Exercise requirements:
From the entries below, extract every line that includes the word "OpenSCAD".

Exercise input:
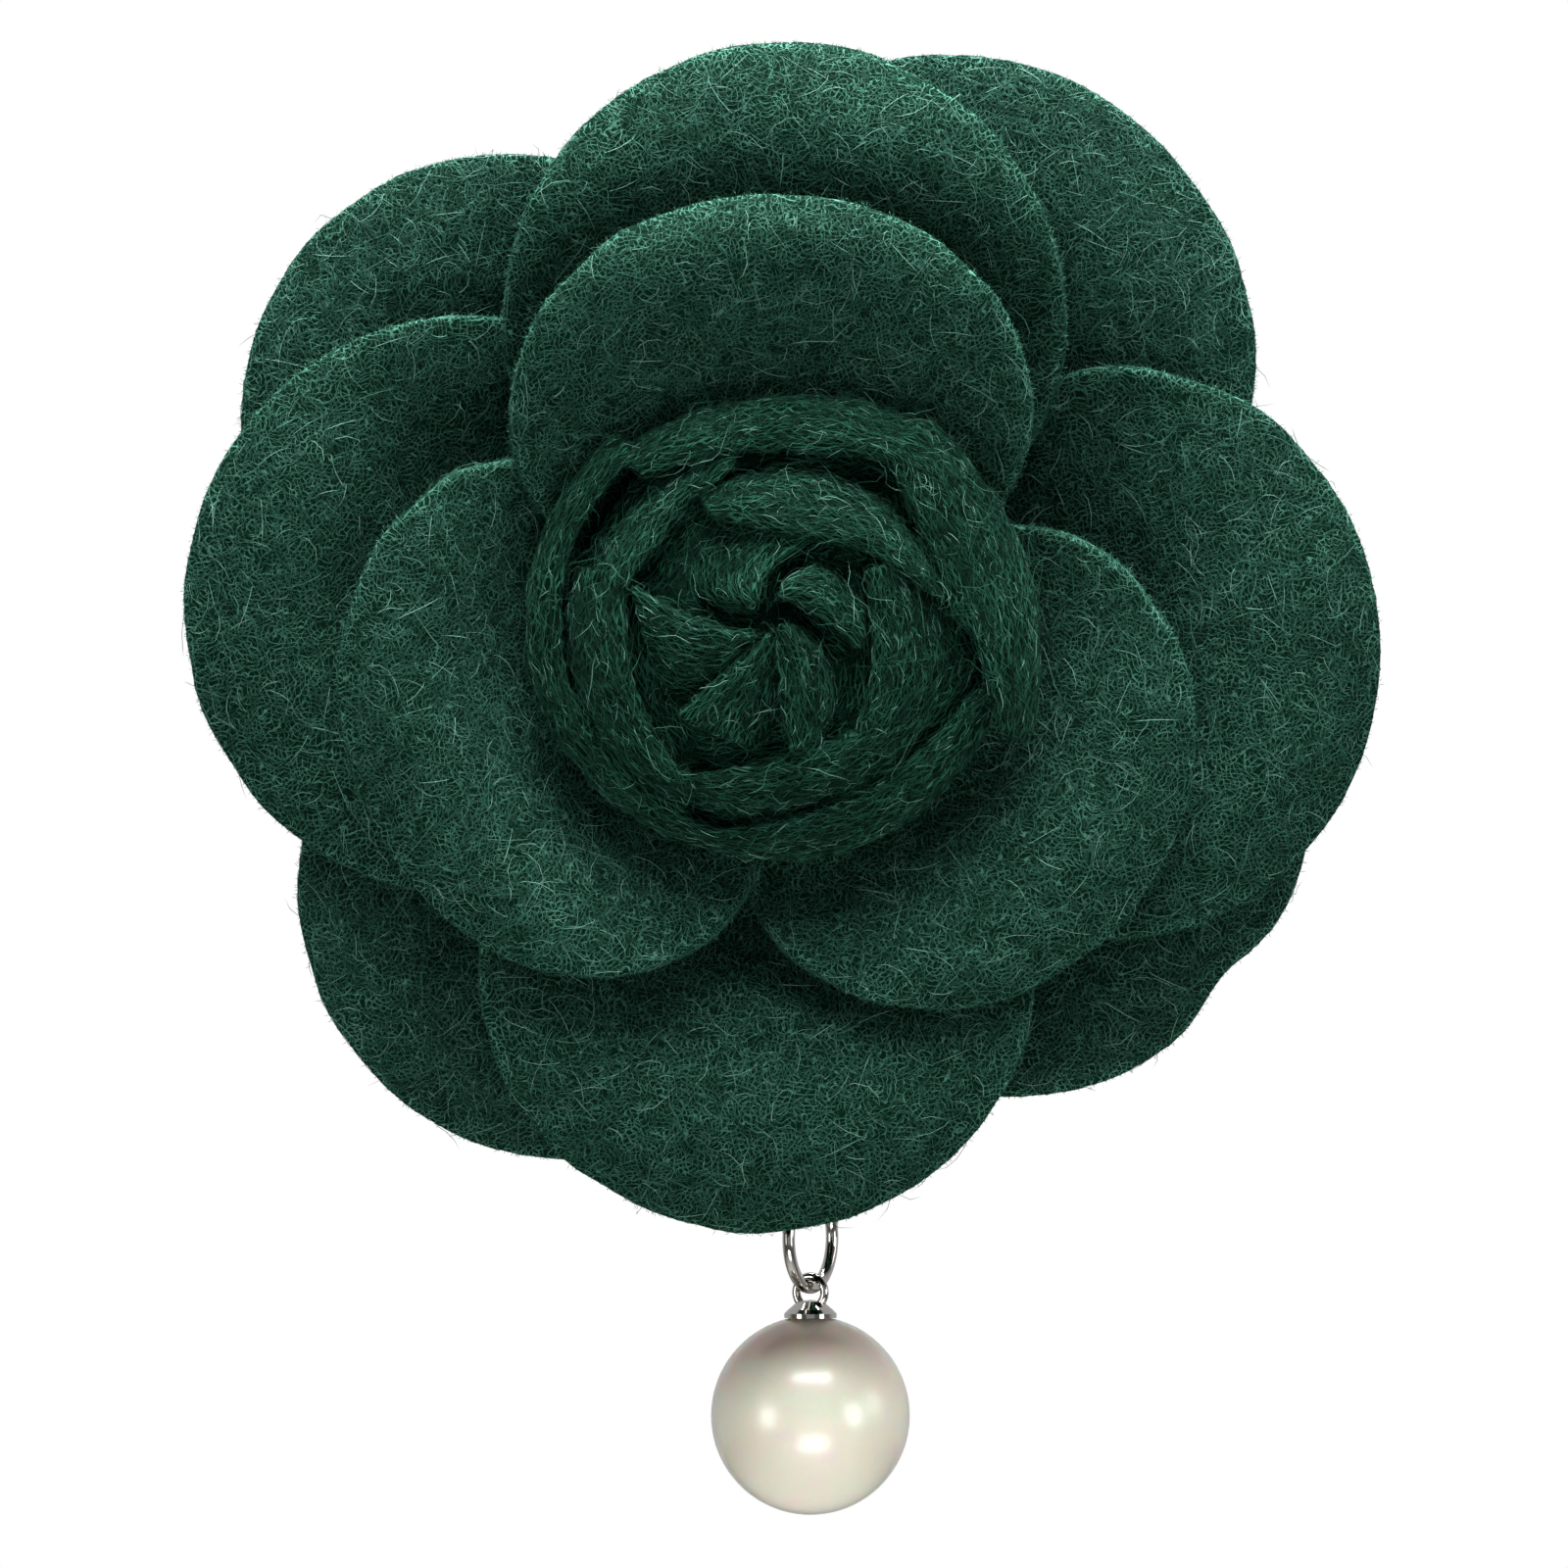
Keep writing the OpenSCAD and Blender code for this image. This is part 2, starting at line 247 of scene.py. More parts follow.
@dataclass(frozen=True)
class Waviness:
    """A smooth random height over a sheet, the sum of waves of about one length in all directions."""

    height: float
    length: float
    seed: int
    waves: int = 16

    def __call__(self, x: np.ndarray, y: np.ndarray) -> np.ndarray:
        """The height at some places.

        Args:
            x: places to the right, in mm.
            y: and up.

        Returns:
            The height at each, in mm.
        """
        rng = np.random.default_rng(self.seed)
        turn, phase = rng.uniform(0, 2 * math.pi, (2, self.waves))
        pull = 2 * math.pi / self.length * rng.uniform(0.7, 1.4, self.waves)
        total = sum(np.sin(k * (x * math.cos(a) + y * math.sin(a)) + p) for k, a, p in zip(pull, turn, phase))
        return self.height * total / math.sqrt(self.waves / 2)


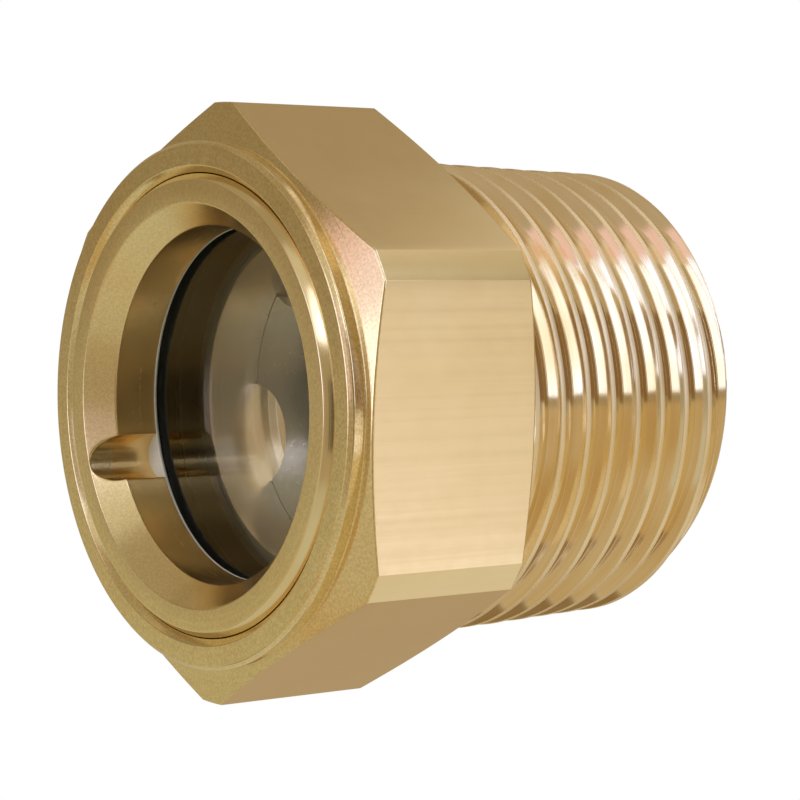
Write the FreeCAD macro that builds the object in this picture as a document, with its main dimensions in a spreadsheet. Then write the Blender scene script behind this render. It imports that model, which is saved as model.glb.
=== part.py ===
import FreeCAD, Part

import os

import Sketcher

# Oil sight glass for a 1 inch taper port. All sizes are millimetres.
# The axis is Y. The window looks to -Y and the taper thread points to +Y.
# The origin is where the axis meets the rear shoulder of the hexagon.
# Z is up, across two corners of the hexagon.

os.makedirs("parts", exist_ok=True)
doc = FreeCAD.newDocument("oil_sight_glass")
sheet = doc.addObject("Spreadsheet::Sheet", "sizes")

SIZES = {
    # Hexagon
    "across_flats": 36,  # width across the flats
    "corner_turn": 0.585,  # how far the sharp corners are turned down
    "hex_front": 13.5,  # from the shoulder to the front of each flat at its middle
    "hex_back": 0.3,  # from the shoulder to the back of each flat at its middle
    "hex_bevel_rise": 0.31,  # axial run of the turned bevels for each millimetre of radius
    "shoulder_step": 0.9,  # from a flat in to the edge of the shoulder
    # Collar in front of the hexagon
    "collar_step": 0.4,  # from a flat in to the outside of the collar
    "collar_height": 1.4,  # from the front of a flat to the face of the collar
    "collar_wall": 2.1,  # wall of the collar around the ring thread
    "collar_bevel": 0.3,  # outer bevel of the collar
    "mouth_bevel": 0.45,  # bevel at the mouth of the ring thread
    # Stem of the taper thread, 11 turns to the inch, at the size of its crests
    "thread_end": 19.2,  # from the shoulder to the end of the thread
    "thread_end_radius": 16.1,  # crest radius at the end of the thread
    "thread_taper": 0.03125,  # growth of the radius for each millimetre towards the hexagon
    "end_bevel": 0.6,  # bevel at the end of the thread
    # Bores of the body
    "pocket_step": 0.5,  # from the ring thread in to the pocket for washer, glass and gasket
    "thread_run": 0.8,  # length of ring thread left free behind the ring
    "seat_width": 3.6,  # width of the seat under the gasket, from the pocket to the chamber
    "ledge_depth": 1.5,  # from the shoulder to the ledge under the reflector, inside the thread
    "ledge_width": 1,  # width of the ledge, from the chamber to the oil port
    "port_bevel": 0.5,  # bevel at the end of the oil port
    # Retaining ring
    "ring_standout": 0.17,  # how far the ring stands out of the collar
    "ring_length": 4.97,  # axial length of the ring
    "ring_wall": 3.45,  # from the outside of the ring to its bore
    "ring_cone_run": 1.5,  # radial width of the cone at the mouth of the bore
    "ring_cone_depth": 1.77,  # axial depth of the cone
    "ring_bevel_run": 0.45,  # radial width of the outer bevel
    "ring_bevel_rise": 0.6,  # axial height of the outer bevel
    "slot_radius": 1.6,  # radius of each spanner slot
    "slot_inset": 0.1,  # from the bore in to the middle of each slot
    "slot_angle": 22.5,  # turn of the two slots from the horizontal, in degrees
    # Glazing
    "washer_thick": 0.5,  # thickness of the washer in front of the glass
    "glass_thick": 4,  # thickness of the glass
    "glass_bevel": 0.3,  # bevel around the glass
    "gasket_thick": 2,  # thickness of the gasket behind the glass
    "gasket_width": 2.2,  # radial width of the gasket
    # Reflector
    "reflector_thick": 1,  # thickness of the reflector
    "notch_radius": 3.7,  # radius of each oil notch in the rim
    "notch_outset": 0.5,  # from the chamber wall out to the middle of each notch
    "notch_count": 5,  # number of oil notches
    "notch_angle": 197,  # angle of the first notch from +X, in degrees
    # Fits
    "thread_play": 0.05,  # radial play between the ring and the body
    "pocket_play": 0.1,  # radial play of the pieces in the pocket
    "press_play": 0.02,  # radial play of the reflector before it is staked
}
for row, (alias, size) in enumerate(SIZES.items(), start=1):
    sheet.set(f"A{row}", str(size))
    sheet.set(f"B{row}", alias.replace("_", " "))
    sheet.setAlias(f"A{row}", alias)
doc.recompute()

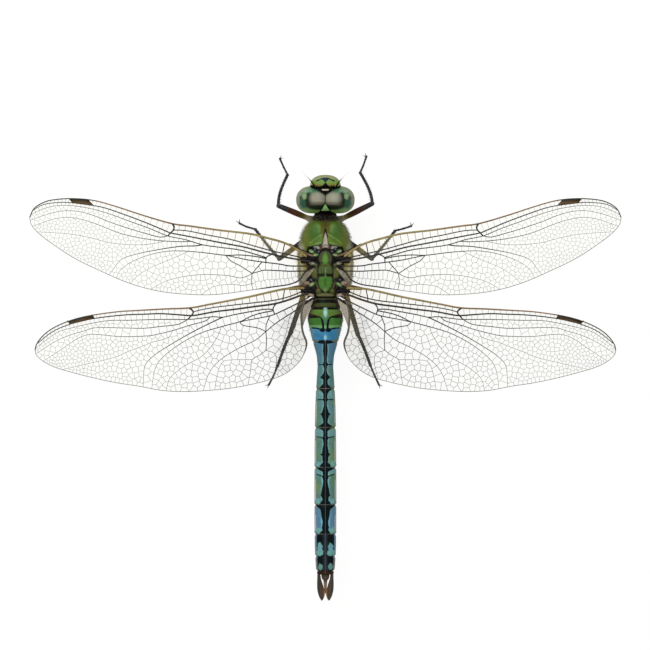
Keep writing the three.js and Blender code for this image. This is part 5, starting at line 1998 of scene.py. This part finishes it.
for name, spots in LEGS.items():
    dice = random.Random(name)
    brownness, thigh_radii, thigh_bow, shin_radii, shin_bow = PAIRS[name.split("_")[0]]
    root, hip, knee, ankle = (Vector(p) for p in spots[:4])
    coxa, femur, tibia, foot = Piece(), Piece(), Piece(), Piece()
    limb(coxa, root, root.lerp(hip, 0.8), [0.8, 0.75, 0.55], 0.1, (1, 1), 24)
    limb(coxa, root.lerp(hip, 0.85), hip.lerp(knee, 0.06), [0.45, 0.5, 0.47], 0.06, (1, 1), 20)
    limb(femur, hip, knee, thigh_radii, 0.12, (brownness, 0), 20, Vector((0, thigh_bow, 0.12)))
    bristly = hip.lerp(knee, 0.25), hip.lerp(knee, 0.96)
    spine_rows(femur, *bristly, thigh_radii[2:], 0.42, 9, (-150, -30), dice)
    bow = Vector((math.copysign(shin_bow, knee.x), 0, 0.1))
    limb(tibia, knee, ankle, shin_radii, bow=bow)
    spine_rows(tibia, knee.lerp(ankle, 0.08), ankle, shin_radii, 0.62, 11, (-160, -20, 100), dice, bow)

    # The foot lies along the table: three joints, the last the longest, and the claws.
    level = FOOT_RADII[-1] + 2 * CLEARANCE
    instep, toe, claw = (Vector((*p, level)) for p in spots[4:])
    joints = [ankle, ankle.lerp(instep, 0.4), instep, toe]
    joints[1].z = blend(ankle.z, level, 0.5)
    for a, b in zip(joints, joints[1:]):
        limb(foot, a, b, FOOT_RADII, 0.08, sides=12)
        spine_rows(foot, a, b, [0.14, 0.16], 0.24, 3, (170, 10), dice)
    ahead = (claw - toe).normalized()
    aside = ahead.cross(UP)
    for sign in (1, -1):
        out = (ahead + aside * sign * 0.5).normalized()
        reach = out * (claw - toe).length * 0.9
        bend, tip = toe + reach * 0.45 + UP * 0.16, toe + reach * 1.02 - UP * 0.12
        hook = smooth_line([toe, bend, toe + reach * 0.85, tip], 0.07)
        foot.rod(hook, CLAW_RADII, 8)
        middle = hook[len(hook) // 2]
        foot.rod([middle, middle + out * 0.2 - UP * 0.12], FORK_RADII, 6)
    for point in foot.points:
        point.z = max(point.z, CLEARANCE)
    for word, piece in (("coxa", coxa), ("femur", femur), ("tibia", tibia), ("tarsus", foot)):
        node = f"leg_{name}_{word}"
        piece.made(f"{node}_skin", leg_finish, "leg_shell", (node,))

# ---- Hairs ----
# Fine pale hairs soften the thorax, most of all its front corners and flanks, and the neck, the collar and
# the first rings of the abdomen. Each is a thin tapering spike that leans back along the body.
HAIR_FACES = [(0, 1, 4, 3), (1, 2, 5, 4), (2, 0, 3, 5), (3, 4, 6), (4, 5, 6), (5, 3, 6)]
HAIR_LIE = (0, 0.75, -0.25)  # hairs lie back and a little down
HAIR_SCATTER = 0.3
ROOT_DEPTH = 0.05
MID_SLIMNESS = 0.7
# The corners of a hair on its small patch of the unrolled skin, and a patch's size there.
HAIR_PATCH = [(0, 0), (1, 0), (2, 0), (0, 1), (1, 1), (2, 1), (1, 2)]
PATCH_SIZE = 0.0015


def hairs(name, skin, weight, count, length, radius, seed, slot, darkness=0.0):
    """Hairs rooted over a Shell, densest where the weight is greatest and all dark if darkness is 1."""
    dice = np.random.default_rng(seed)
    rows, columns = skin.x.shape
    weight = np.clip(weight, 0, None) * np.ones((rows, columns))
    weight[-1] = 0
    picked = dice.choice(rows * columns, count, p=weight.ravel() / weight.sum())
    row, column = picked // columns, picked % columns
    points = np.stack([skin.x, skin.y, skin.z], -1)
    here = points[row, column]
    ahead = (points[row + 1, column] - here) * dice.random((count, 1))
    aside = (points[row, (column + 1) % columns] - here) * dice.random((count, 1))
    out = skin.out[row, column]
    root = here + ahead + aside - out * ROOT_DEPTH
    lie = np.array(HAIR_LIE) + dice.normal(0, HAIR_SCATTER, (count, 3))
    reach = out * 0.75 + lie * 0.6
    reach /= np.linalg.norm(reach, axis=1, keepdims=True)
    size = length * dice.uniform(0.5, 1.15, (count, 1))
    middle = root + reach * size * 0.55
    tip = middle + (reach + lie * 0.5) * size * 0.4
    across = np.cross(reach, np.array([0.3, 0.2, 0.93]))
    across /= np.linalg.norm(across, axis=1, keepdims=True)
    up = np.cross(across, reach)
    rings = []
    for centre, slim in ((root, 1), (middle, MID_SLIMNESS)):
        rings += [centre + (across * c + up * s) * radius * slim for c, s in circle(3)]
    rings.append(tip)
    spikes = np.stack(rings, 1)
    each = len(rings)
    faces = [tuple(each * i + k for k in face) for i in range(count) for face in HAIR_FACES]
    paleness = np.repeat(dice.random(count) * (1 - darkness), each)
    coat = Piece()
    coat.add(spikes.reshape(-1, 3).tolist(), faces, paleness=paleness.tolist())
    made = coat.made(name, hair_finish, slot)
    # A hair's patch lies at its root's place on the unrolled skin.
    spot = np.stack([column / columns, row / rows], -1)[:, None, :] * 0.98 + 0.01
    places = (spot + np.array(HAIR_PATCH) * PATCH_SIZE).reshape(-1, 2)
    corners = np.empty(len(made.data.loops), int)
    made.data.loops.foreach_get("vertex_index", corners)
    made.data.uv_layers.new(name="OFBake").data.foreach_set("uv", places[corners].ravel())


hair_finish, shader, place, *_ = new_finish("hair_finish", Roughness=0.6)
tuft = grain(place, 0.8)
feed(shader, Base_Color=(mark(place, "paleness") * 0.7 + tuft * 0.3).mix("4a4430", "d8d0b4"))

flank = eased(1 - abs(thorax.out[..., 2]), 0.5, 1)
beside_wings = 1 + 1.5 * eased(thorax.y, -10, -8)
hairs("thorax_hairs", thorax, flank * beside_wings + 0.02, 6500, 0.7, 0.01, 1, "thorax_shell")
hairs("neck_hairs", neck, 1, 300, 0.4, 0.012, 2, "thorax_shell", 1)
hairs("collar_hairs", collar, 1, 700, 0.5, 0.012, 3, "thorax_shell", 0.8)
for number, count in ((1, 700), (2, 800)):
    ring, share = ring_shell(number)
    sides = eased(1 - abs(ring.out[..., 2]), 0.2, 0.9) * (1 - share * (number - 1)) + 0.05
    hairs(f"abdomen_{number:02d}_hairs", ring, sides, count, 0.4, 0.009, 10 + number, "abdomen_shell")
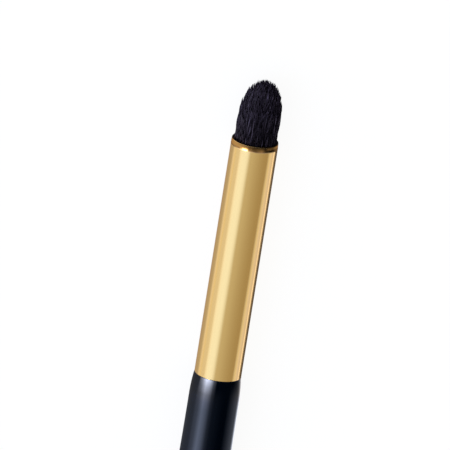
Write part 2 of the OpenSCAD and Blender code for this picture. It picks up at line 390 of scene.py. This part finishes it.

Solution for this exercise:
Keep writing the OpenSCAD and Blender code for this image. This is part 2, starting at line 247 of scene.py. More parts follow.
Write part 2 of the OpenSCAD and Blender code for this picture. It picks up at line 390 of scene.py. This part finishes it.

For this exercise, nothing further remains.